Exactly, how many different ones existed which were physical exhibits, and in the possession of the police, fingerprinted, sent or taken to the Home Office Forensic Lab' at Huntingdon, and when key forensic evidence discovered on or inside one or other of these.

Well, there is/are certain undeniable facts that can be proved about it or them..

(1) At the beginning of the trial, an Essex police motor cycle outrider collected 'two Parker hale silencers from the relatives', and conveyed these to court, should the Crown be requested to explain all the contradictions and inconsistencies of the surrounding multiple exhibit references for the existence of only one silencer (' SBJ/1', 'SJ/1', 'DB/1', 'AE/1', 'HGO/1', and 'DRB/1'..

However..

(2) there was already one further Parker Hale silencer lodged with the court, and it had the exhibit reference, 'DRB/1'...

(3) three separate Parker hale silencers at court on the first day of the trial, 'two collected from relatives', and 'one' to which was being portrayed as 'home to blood group evidence', and 'red paint'. The exhibit references of the two Parker hale silencers in relatives possession up to the beginning of the trial 'did not have any exhibit references', or if they did, 'none were disclosed'...

This proves, 'relatives', 'cops', 'Lab' experts' had been dealing with 'at least three different Parker hale silencers', at 'one time' or 'another'. I can identify each of these 'three unique Parker hale silencers' with 'the original exhibit reference' given to each one..

'SBJ/1'

'DB/1'

'DRB/1'


One or other, of these three silencers was submitted to Huntingdon Lab', on three  different stages of the police investigation..



13th August 1985 'SBJ/1'

30th August 1985'DB/1'

20th September 1985 'DRB/1'


Each one of these 'three silencers' was present at 'Chelmsford Crown Court' on 'the first day of the trial' (2nd October 1986)

to be continued..

Each of these unique parker hale silencers, were recovered, seized, or found, at the crime scene on three separate occasions.
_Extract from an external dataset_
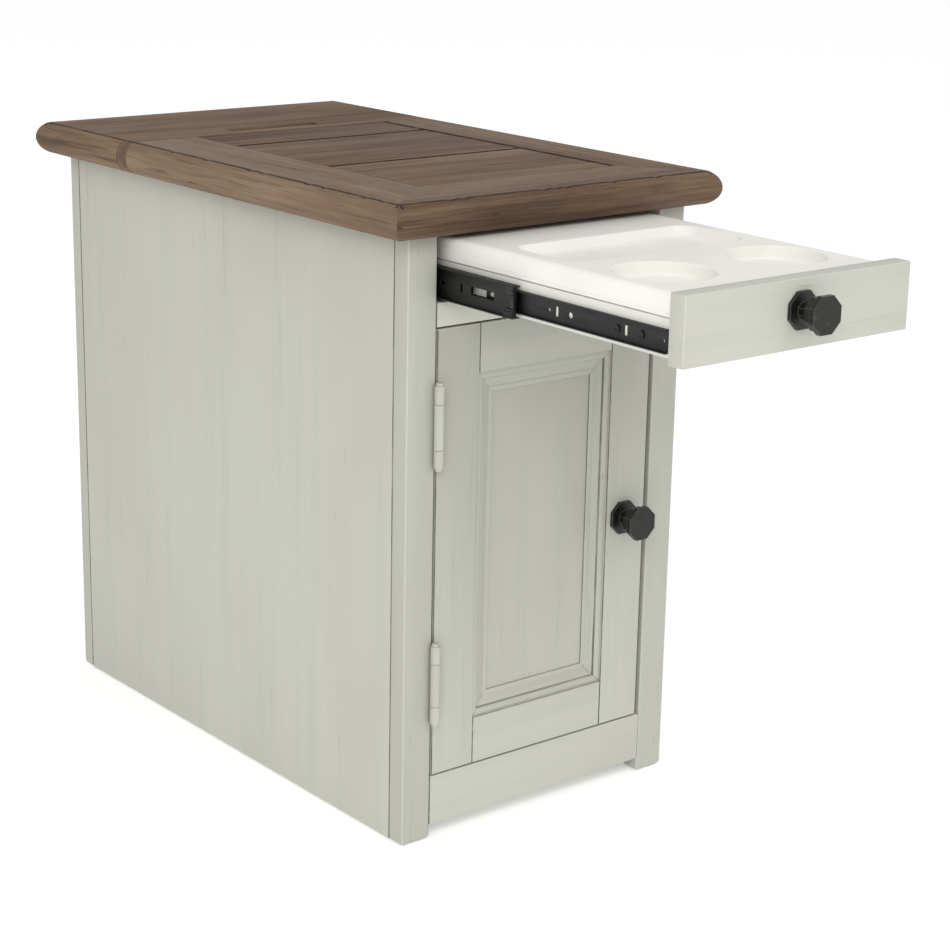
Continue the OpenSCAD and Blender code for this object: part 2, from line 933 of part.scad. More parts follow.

It remains possible, that the original exhibit reference ('SBJ/1') may have just been allocated to the 'Brno' rifle belonging to Anthony Pargeter, on it's own (better explanation to follow on this point)

As follows:-

7th August 1985 'SBJ/1'

taken to Lab' by DI Cook on 13th August 1985

Involvement of DS Jones, DCI Jones, DI Cook and PC Bird..

Fingerprinted by DI Cook on 15th and 23rd August 1985


10th August 1985 'DB/1'

Involvement of David Boutflour, Robert Boutflour and Ann Eaton (suspected of being the parker hale silencer belonging to Anthony Pargeters .22 'Brno' bolt action rifle, probably used with his gun).The find of this parker hale silencer, fits snugly with David Boutflours later account that he found a parker hale silencer in two different positions inside the gun cupboard at whf.

Sent to Lab" on 30th August 1985
 Blood group tests carried out on blood found in/on baffle plates of this particular parker hale silencer, on the following dates, 12th September 1985, 13th September 1985  18th September 1985  and 19th September 1985 (prior to parker hale silencer 'DRB/1' had even yet been submitted to the lab's (20th September 1985), this establishes beyond doubt, that the blood group evidence was not/ could not have been found inside 'DRB/1', but rather that it was present in one of the other two parker hale silencers ('DB/1'), and later for the sake of simplicity and ease, attributed as though it was blood found inside 'DRB/1'..


11th September 1985 'DRB/1'

Involvement of David Boutflour, Ann Eaton, DC Oakey, DS Eastwood, and DS Davison


Handed to DC Okey by Ann Eaton on 11th September 1985, it originally been given exhibit reference 'AE/1', later altered to 'HGO/1', until it was subsequently sent to the Lab' on 20th September 1985. On 14th September 1985, DS Eastwood and DS Davison fingerprinted this particular parker Hale silencer, after which time, its exhibit reference was altered once more, and it became 'DRB/1'. It was first examined forensically at the Lab' on 25th September 1985. Crushed Red paint particles from the kitchen farmhouse aga, were subsequently identified as matching the paint to the aga, in tests which were conducted at the beginning of October 1985..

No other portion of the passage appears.